## Exercise instructions:
Lines containing the string "that" are to be counted; report the total by itself.

===============

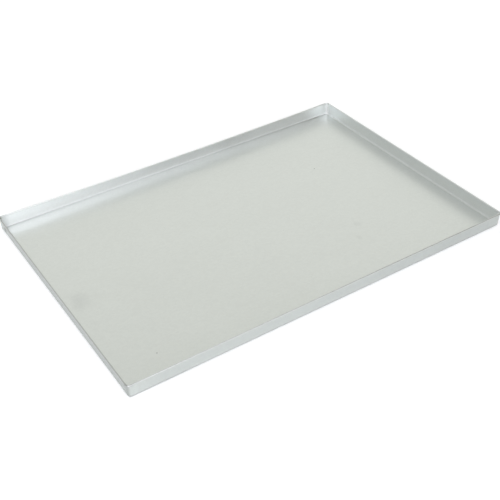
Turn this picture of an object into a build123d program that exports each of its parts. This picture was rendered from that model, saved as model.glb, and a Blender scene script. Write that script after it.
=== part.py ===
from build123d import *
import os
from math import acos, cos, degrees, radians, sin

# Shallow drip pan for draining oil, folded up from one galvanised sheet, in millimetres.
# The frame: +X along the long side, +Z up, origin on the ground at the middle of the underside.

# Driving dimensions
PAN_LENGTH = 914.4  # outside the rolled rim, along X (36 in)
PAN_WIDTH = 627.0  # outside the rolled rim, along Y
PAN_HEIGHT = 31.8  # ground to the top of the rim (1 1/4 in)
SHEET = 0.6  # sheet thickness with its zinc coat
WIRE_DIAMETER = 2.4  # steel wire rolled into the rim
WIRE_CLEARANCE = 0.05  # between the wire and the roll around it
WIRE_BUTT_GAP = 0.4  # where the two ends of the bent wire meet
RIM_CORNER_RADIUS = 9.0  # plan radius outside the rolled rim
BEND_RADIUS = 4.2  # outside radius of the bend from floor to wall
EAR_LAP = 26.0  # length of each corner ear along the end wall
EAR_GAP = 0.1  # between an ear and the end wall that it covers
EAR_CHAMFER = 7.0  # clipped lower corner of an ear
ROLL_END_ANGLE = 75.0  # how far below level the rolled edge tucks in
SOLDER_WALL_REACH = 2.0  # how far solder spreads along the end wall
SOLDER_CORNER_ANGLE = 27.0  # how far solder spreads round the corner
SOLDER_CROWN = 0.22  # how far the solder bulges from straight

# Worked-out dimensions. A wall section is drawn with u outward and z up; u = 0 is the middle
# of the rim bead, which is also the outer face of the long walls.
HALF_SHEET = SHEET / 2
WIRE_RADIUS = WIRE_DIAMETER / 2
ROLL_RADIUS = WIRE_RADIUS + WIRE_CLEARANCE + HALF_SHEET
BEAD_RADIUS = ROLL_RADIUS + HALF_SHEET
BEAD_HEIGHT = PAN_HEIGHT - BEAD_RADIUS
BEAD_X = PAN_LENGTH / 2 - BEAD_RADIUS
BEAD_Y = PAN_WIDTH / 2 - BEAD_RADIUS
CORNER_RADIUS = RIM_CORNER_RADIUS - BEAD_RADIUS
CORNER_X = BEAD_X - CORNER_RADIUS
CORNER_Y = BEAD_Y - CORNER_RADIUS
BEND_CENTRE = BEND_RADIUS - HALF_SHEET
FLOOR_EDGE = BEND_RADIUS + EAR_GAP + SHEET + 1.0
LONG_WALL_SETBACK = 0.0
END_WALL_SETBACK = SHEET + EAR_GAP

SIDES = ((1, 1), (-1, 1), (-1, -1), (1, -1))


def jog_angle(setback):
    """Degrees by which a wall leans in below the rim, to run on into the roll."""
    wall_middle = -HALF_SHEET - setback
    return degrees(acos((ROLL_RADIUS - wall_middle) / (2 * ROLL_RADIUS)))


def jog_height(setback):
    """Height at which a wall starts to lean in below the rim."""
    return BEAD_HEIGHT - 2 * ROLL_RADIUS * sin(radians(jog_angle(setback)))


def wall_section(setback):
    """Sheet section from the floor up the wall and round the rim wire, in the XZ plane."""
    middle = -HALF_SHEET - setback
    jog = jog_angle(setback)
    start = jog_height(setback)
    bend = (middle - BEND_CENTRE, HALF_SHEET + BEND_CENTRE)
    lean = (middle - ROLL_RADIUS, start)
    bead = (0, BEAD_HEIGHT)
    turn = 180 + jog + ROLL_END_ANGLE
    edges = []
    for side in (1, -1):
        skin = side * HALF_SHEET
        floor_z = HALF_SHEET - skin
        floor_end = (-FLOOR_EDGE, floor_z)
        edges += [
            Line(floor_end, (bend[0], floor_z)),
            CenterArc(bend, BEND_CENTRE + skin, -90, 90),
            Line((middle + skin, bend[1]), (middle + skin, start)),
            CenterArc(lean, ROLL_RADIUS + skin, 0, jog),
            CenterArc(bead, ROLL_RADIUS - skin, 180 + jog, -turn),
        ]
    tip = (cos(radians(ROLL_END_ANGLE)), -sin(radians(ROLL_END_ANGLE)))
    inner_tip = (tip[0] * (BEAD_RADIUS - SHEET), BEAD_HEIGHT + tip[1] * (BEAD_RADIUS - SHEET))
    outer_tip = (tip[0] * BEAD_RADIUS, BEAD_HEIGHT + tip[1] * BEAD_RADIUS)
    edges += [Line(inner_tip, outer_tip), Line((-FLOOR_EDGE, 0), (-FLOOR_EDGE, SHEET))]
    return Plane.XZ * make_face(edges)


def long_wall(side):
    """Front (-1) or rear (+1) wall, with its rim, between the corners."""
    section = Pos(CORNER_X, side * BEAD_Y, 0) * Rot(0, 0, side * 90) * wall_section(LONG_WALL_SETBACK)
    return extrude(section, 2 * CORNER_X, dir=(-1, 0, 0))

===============

## Result:
2